Een zielenwereld in kronkelende lijnen
De sprookjes

Een zielenwereld in kronkelende lijnen

Couperus wilde dat zijn boekomslagen bijdroegen aan de werelden die hij in taal neerzette. Vooral zijn bezielde sprookjes leenden zich uitstekend voor weldoordachte ontwerpen van kunstenaars als Jan Toorop en H.P. Berlage.

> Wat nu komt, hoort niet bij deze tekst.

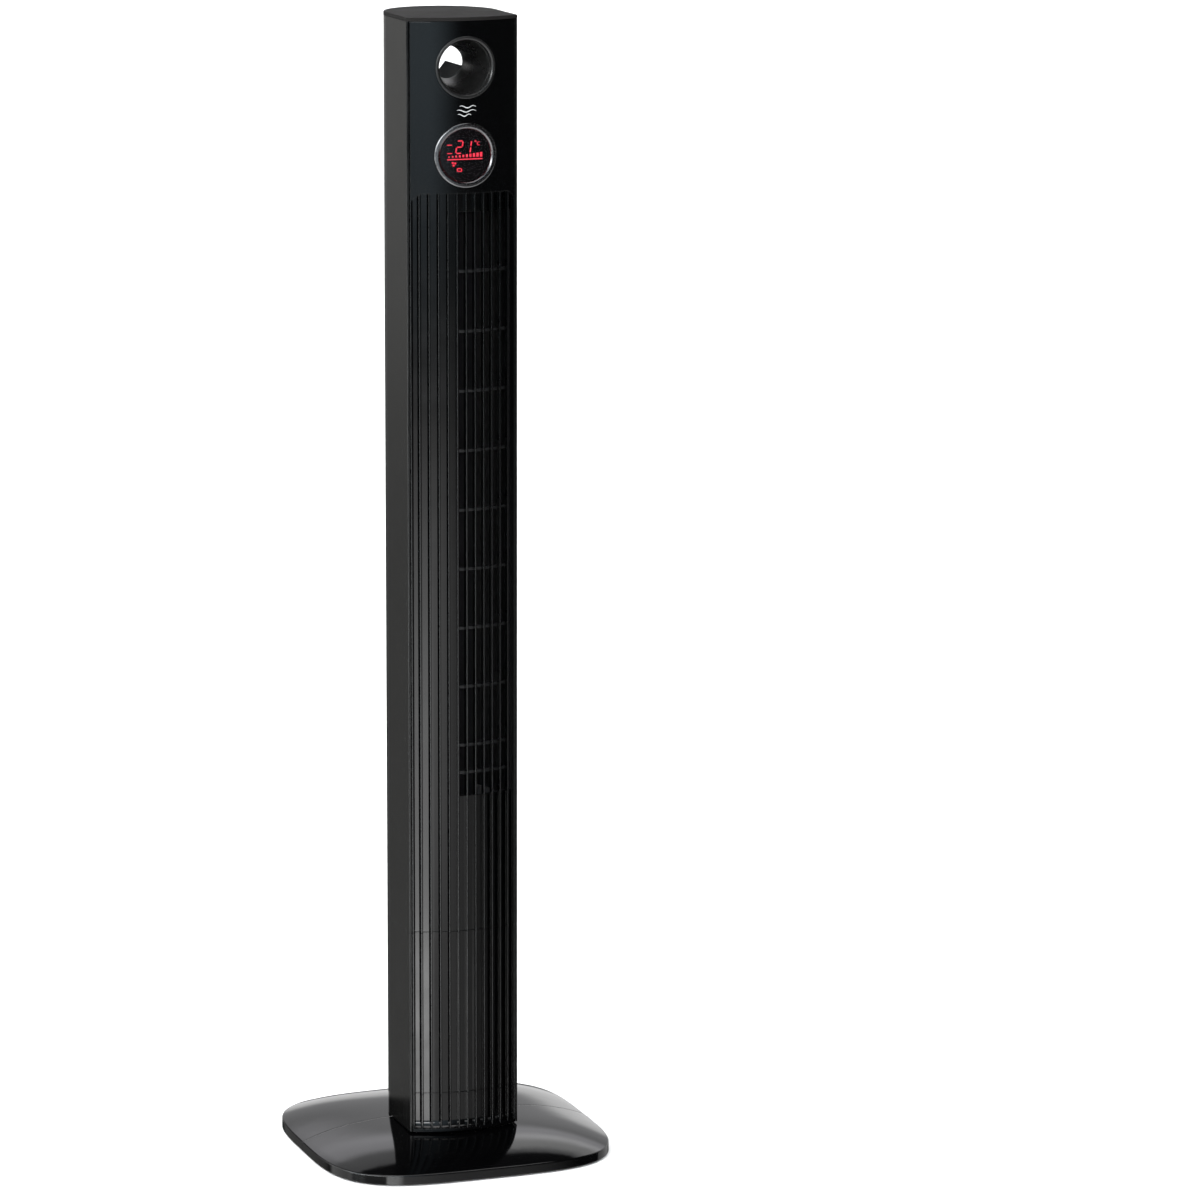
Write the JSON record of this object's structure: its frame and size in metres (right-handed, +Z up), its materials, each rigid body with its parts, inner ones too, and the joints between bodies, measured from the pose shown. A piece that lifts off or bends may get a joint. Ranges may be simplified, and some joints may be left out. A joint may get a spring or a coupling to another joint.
{
  "type": "tower fan",
  "caption": "Slim black floor-standing tower fan with a finned front, side-set air outlet, round display, hand opening in the head and a domed square base.",
  "frame": {"origin": "centre of the base on the floor, on the axis the tower turns about", "axes": "+Z up along the tower, -Y out of the front grille, +X to the right when facing the front from in front"},
  "size_m": [0.3111, 0.311, 1.18],
  "materials": {
    "base_gloss": "high gloss black",
    "front_gloss": "high gloss black",
    "side_satin": "fine satin black",
    "cap_matte": "fine matte texture",
    "guard_black": "matte",
    "impeller_black": "satin",
    "funnel_satin": "soft gloss",
    "ring_metal": "black chrome",
    "smoked_lens": "smoked and polished",
    "lit_red": "lit",
    "board_green": "solder mask",
    "component_black": "moulded",
    "component_cream": "moulded",
    "gear_white": "acetal",
    "structure_grey": "moulded, unpainted",
    "rubber_foot": "matte",
    "zinc_steel": "zinc plated",
    "ground_steel": "ground",
    "black_screw": "black oxide",
    "motor_shield": "cast",
    "motor_core": "varnished laminations",
    "bronze": "sintered",
    "wire_sleeve": "sleeved bundle"
  },
  "bodies": {
    "base": {"base_front_half": "base_gloss", "base_rear_half": "base_gloss", "base_feet": "rubber_foot", "cord_grommet": "rubber_foot", "swivel_plate": "structure_grey", "swivel_screws": "zinc_steel", "pivot_tube": "zinc_steel", "pivot_glide_ring": "gear_white", "pivot_retainer": "gear_white", "oscillation_ring_gear": "gear_white", "pivot_clip": "zinc_steel"},
    "tower": {"oscillation_motor": "zinc_steel", "oscillation_bracket": "structure_grey", "oscillation_screws": "zinc_steel", "column_foot": "structure_grey", "front_skirt": "front_gloss", "lower_front_panel": "front_gloss", "lower_rear_shell": "side_satin", "upper_rear_shell": "side_satin", "head_back_cover": "side_satin", "shell_screws": "black_screw", "joining_sleeve": "structure_grey", "power_board": "board_green", "power_board_parts": "component_black", "run_capacitor": "component_cream", "rear_intake_grille": "side_satin", "front_grille_panel": "front_gloss", "outlet_guard": "guard_black", "duct_bottom_plate": "structure_grey", "duct_top_plate": "structure_grey", "air_scroll": "guard_black", "vortex_tongue": "guard_black", "motor_end_shields": "motor_shield", "motor_stator": "motor_core", "motor_bracket": "zinc_steel", "top_bearing": "bronze", "top_bearing_cap": "structure_grey", "control_panel": "front_gloss", "handle_trim_ring": "funnel_satin", "handle_funnel": "funnel_satin", "rear_hand_duct": "guard_black", "top_cap": "cap_matte", "display_bezel": "ring_metal", "display_lens": "smoked_lens", "display_segments": "lit_red", "display_module": "component_black", "display_board": "board_green", "display_plugs": "component_black", "control_board": "board_green", "wiring_loom": "wire_sleeve"},
    "impeller": {"impeller": "impeller_black", "impeller_shaft": "ground_steel", "motor_shaft": "ground_steel"},
    "pinion": {"oscillation_pinion": "gear_white"}
  },
  "joints": [
    {"name": "oscillation", "type": "hinge", "parent": "base", "child": "tower", "pos_m": [0, 0, 0.0308], "axis": [0, 0, 1], "range_deg": [-35, 35]},
    {"name": "impeller_spin", "type": "hinge", "parent": "tower", "child": "impeller", "pos_m": [-0.006, -0.004, 0.38], "axis": [0, 0, 1], "continuous": true},
    {"name": "pinion_spin", "type": "hinge", "parent": "tower", "child": "pinion", "pos_m": [0, -0.0391, 0.049], "axis": [0, 0, 1], "range_deg": [-118, 118]}
  ],
  "couplings": [
    {"joint": "pinion_spin", "follows": "oscillation", "ratio": 3.3333}
  ]
}
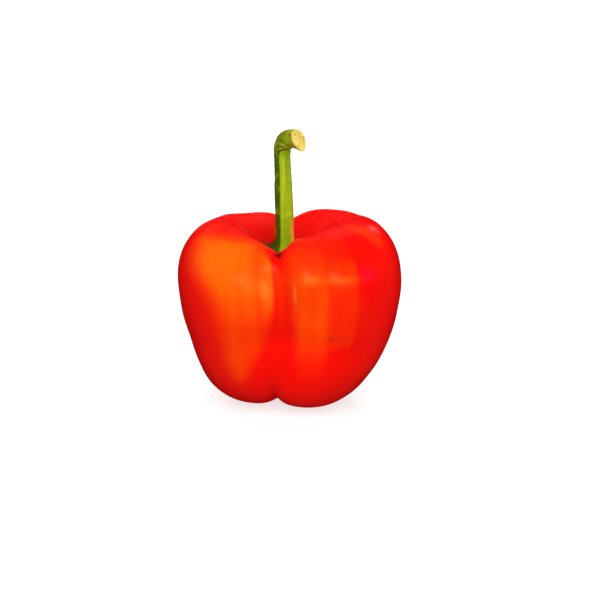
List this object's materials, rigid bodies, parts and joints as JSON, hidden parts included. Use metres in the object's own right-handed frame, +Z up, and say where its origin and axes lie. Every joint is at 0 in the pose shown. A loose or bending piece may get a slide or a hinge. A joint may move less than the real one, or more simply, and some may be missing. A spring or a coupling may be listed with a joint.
{
  "type": "bell pepper",
  "caption": "Whole ripe red bell pepper with broad soft lobes, a recessed top, a green calyx and a ribbed green stem that hooks over at its cut end.",
  "frame": {"origin": "on the surface the pepper stands on, under the middle of its bounding box", "axes": "+Z up along the fruit's axis and the stem, -Y towards the front valley between the two broad lobes, +X to the right seen from the front"},
  "size_m": [0.0828, 0.075, 0.1034],
  "materials": {
    "skin": "smooth waxy red skin with orange flanks, glossy",
    "calyx": "dark green leathery leaf tissue, matte",
    "stem": "ribbed yellow-green stalk with lengthwise fibres and a pale corky cut end, satin"
  },
  "bodies": {
    "root": {"fruit": "skin", "calyx": "calyx", "stem": "stem"}
  },
  "joints": []
}
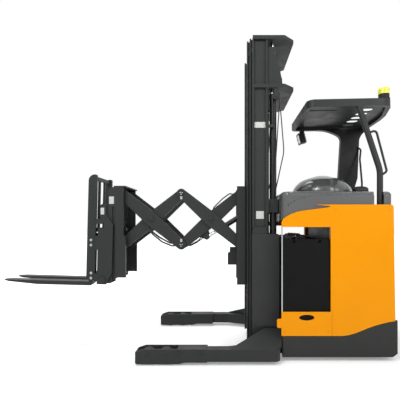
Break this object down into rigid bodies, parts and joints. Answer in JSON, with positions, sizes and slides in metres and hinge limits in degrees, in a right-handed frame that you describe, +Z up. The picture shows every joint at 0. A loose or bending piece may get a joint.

L.J. Veen, de uitgever van de meeste van Couperus’ werken, spaarde kosten noch moeite bij het laten verzorgen van de omslagen. Zeker bij het vormgeven van de sprookjes die Couperus rond de eeuwwisseling begon te schrijven, konden kunstenaars losgaan: deze verhalen dropen van de symboliek en leenden zich uitstekend voor een weldoordachte vormgeving die de zielenwereld van Couperus tastbaar maakte.

 

Met zijn sprookjes haakte Couperus aan bij een groeiende markt: het symbolisme was als kunststroming eind 19e eeuw flink opgekomen. Realisme en positivisme waren passé, het ging om de ziel, het innerlijke, de esthetische wereld voorbij het bewustzijn. De eerste twee sprookjes van Couperus – Psyche (1898), gebaseerd op het antieke verhaal van Apuleius, en Fidessa (1899), over een nimf die verliefd wordt op een ridder – werden dolenthousiast ontvangen. Psyche was zijn ‘machtigste, gloedrijkste, edelste en liefelijkste uiting’, niet alleen een ‘kunst-uiting’, maar meer dan dat: een ‘ziele-uiting’, schreef recensent J. van den Oude.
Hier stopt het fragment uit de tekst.